Ein Paradebeispiel ist Sadio Mane, dessen Stern über Wals-Siezenheim aufging. Senegals Star wechselte mit 19 Jahren nach Frankreich, über Metz und Salzburg ging es zu Liverpool und nun Bayern München weiter. Ob Afrikas Fußballer des Jahres für die WM rechtzeitig fit wird, ist aber offen. Dabei wären gerade die "Löwen der Teranga" ein heißer Kandidat auf eine Überraschung. In der Gruppe mit Gastgeber Katar, Ecuador und den Niederlanden scheint zumindest Platz zwei machbar. Das Auftaktspiel bestreitet Senegal am 21. November gegen Oranje.

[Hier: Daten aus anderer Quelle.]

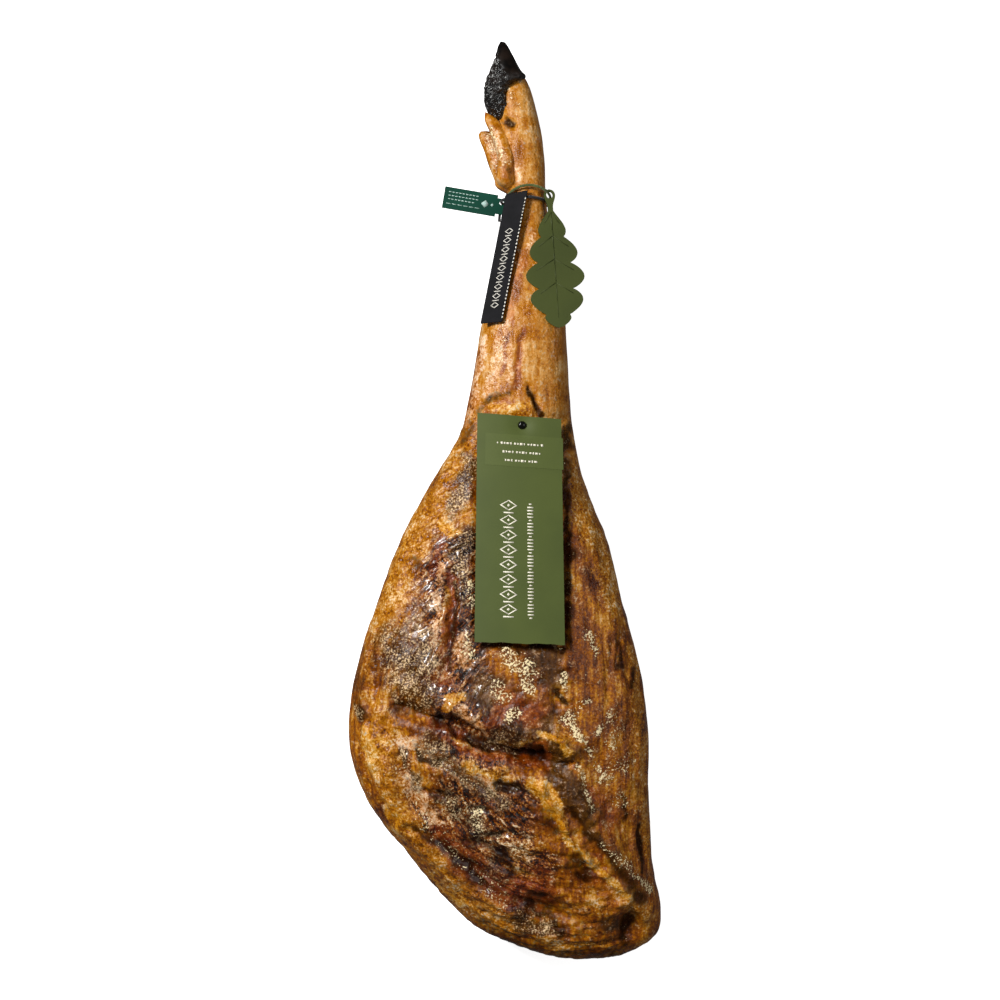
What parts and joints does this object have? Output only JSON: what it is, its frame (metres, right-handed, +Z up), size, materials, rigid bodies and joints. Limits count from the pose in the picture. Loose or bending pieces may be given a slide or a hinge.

Der regierende Afrika-Cup-Sieger ist ein gutes Beispiel für eine positive Entwicklung auf dem Kontinent. Man denkt langfristiger. Teamchef Aliou Cisse ist seit 2015 im Amt, vor der WM wurde sein Vertrag bis 2024 verlängert. Der nationale Verband ist auch bemüht, das Kontingent an verfügbaren Spielern mit in Frankreich geborenen Talenten senegalesischer Eltern zu füllen. Dies trifft auf Torhüter Edouard Mendy (Chelsea), die Verteidiger Kalidou Koulibaly (Chelsea) und Abdou Diallo (RB Leipzig) oder Mittelfeldspieler Pape Gueye (Marseille) zu.

"Wir sind auf die wirklich wichtigen Dinge fokussiert geblieben. Wir rücken mit jedem Turnier näher an unser Ziel heran, und das letzte hat unseren Glauben nur verstärkt. Harte Arbeit zahlt sich immer aus", sagte Trainer Cisse mit Verweis auf den Triumph im Afrika-Cup im Februar. Das erste Ziel in Katar sei der Aufstieg aus der Gruppe. "Danach geht es in ein K.o.-Turnier, und wir haben genug Erfahrung, um da unsere Spuren zu hinterlassen", meinte der 46-jährige Ex-Internationale.

Schwere Aufgabe für afrikanische Teams

Kamerun mit den ehemaligen Altachern Samuel Oum Gouet und Nicolas Moumi Ngamaleu hat es in der Gruppe mit Brasilien, der Schweiz und Serbien nicht einfach. Dasselbe gilt für Ghana gegen Portugal, Südkorea und Uruguay. Marokko hat Belgien, Kroatien und Kanada als Gegner, Tunesien muss im Pool mit Frankreich, Dänemark und Australien bestehen. Die Trauben für Afrikas Quintett scheinen abermals hoch zu hängen.

Eine Premiere durften die Teams schon vor WM-Beginn vermelden. Mit Cisse, Rigobert Song (Kamerun), Otto Addo (Ghana), Walid Regragui (Marokko) und Jalel Kadri (Tunesien) kommen alle fünf Teamchefs aus ihrer Heimat. Seit Dekaden war es so gut wie Usus, dass Europäer oder Südamerikaner den heimischen Trainern vorgezogen wurden.